Tuesday, October 7, 2008

Bienvenue à blogspot, Whitney!

To state the obvious, this is my very first ever blog post. I feel like I have entered a new class of the technologically advanced. I have just become a young, very hip, up to speed, hopefully clearly pretentious, Frenchophiliac, black turtle neck wearing, internet blogger. Following are the contents to an email that I sent to most of you already, but being nervous about this sudden exposure, I am going to make that my introduction here. Please make me feel special and post comments.

So, as much as I wanted to find a place in Aix-en-Provence, I have to admit that that may not happen. I am actually teaching at three schools in a small village outside of Aix called Pertuis (a word for "hole" in French, apparently). It turns out that Aix is the second most expensive city in France, after Paris. I wanted to live in the bigger city, but I am not willing to live a long walk from the bus station in a tiny room in the home of a persnickity old woman who doesn't like people coming in after 9 pm at a cost of 400 euros a month! I am looking in both Aix and Peruis, and hopefully will be able to find a studio, and still have money to pay for the internet AND to travel a little. I hope to have answers to all of this within the next couple of days and I'll keep you posted.

It turns out that there are 284 language assistants in the Aix-Marseilles region alone. 40 of those are Americans. We have been going through some hilarious orientation/French bureaucratic hooplah the last few days. It has given me a chance to get to know some of my fellow assistants, considering that we are all suffering together in a completely illogical world. Let me just say that the word for "stamp" in French is "tampon". Apparently, tampons are very important here, and without particular tampons, one cannot access vital information, nor solve fundamental problems. As you might have guessed, these tampons are very hard to come by, and even the people who are supposed to have them don't know where they are. Someone who is supposed to be helping me navigate my new post here in Pertuis, a woman named Pascale, informed me that she wasn't even supposed to make contact before I was given a stamp from her boss, L'Inspecteur. This tampon, of course, is one that has gone missing, and she broke down and broke the rules this week and contacted me without it.

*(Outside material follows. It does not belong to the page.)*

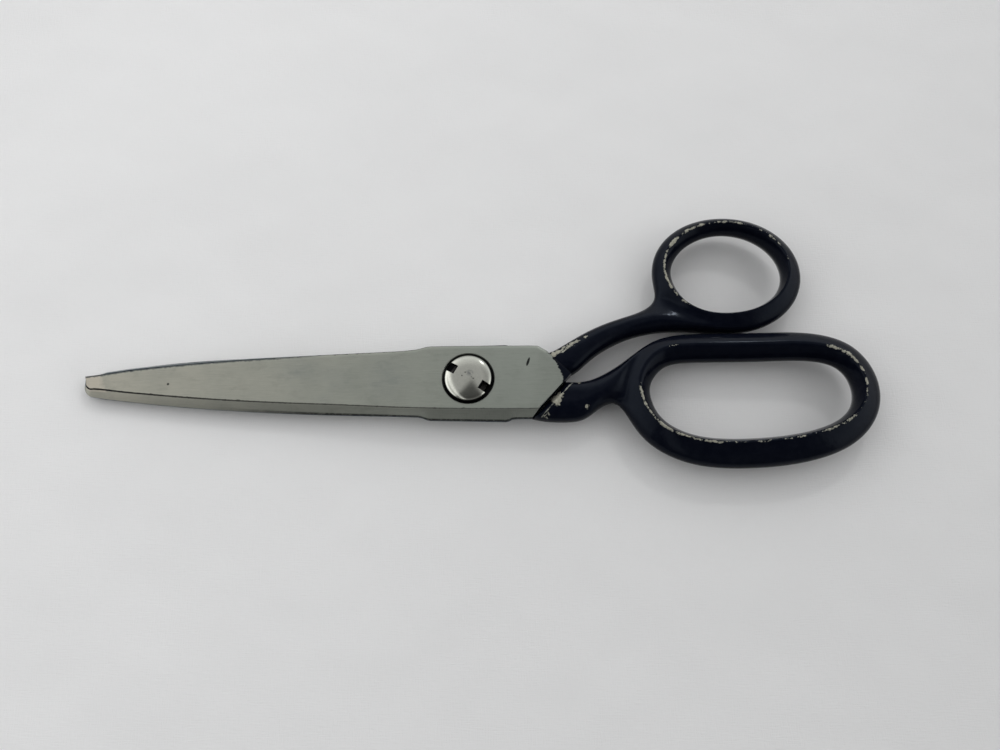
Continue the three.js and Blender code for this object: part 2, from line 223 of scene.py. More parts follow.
def join_or_cut(obj, tool, operation):
    """Joins a tool to an object or cuts it out, and removes the tool."""
    modify(obj, "BOOLEAN", object=tool, operation=operation, solver="EXACT")
    bpy.data.objects.remove(tool)
    return obj


def turn_over(obj):
    """Turns an object half a turn about the pivot plane's X axis."""
    lift = Matrix.Translation((0, 0, PARTING))
    obj.data.transform(lift @ Matrix.Rotation(math.pi, 4, "X") @ lift.inverted())
    return obj


def round_body(name, profile, sides=96):
    """A turned body about the pivot, from (radius, height) pairs that start and end on the axis."""
    points = [(0, 0, profile[0][1]), (0, 0, profile[-1][1])]
    rings = profile[1:-1]
    for radius, height in rings:
        for side in range(sides):
            angle = side * math.tau / sides
            points.append((radius * math.cos(angle), radius * math.sin(angle), height))
    faces = []
    for side in range(sides):
        after = (side + 1) % sides
        faces.append((0, 2 + after, 2 + side))
        for ring in range(len(rings) - 1):
            low = 2 + ring * sides
            high = low + sides
            faces.append((low + side, low + after, high + after, high + side))
        top = 2 + (len(rings) - 1) * sides
        faces.append((1, top + side, top + after))
    return mesh_object(name, points, faces)


def rod(name, radius, low, high):
    return round_body(name, [(0, low), (radius, low), (radius, high), (0, high)])


def slab(name, corners, low, high):
    """A flat slab between two heights, from the corners of its outline taken anticlockwise."""
    count = len(corners)
    points = [(x, y, low) for x, y in corners] + [(x, y, high) for x, y in corners]
    faces = [tuple(reversed(range(count))), tuple(range(count, 2 * count))]
    for corner in range(count):
        after = (corner + 1) % count
        faces.append((corner, after, count + after, count + corner))
    return mesh_object(name, points, faces)


def face_out(obj):
    """Turns the faces of a closed mesh outwards."""
    shape = bmesh.new()
    shape.from_mesh(obj.data)
    bmesh.ops.recalc_face_normals(shape, faces=shape.faces)
    shape.to_mesh(obj.data)
    shape.free()
    return obj


def shade(obj, sharp_angle):
    """Smooth shading that keeps edges sharper than an angle in degrees."""
    obj.data.shade_smooth()
    obj.data.set_sharp_from_angle(angle=math.radians(sharp_angle))
    return obj


def put_attribute(obj, name, values):
    """Gives every vertex a value that a material can read by name."""
    layer = obj.data.attributes.new(name, "FLOAT", "POINT")
    layer.data.foreach_set("value", values)


# ---- Blade and pivot plate ----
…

I'll try and put this in a nutshell: The reason that there is and has been little to no communication between the people who brought us into the French system and the thousands of assistants for all over the world, is because of the fifteen billion layers of French bureaucracy. And I'm talking about no information about housing, salary, paperwork, job expectations, contact info, or schedules. There is a Director of Education in Paris. Below him are directors of each of the 24 (?) French regions. Each region is split into at least two sections, each which has its own director. Each half a region is then split into two or more regions, each of these which has its own Inspector. Each inspector has one to two people who works for him/her who may or may not correspond with the language assistants. The aforementioned Pascale falls into this category. One more thing, it is not only the poor foreign saps like me who have no information whatsoever. The French are equally as clueless about how the system should work, and what is even more illogical is that the people here don't even seem to fight or question it at all. I guess that is where the difference between a French person and a non-French person lies.

I have seen some wonderful sides of the south of France too, of course. I spent an early morning walking through old Avignon with my friend Jen. We walked up to the castle where the pope was situated in the 14th century. He even had his own little vineyard, which still grows grapes today. The 13th century wall that surrounds the old part of the city still stands, and its outer walls are lined with tiny parking lots for the tiny French Citroens and Renaults. It is strange to see busy life as usual against the backdrop of an ancient crumbling wall.

Marseilles was a breathtaking sight. The Consulate General of the US invited the 40 American assistants to dine at her house on Thursday night. If only I had been wearing a gown and some jewels, I would have felt like Grace Kelly. The CG's house is a mansion that sits on the coast of the Meditteranean looking out at the island prison Le Chateau d'If, where the famous tale of The Count of Monte Cristo takes place. We arrived on a charter bus right at sunset, and climbed the hillside staircase to the mansion. The dinner was a multi-course provencal affair, that we ate sitting either in the living room or on the veranda, all the while drinking wine and chatting like true sophisticates. Unfortunately, no one told us that the meal was multi-coursed, so I scarfed down two slices of quiche and a load of cous cous thinking that this would be my last free meal for a year. And I wasn't the only one. We persevered, luckily, and gorged ourselves on the stuffed cabbage, baked meat and tomatoes, foie gras, cheeses, fruit, and then cake. Even a chocolate hazelnut cake.

The CG herself was a very interesting and pleasant woman. She admitted openly to me that she wasn't married and that she'd never met a man who wanted to follow her around the world. Anyway, she said that a husband wasn't important when you could have lovers in every country.

And now it is the weekend, and no one is working, so I can't really look for an apartment. I have done some internet research and made an appointment, and will have to wait until Monday morning to do much more. School doesn't start for another week, luckily.

1 comment:

dougedoug said...

The most important blog since the invention of the internet... or blogs.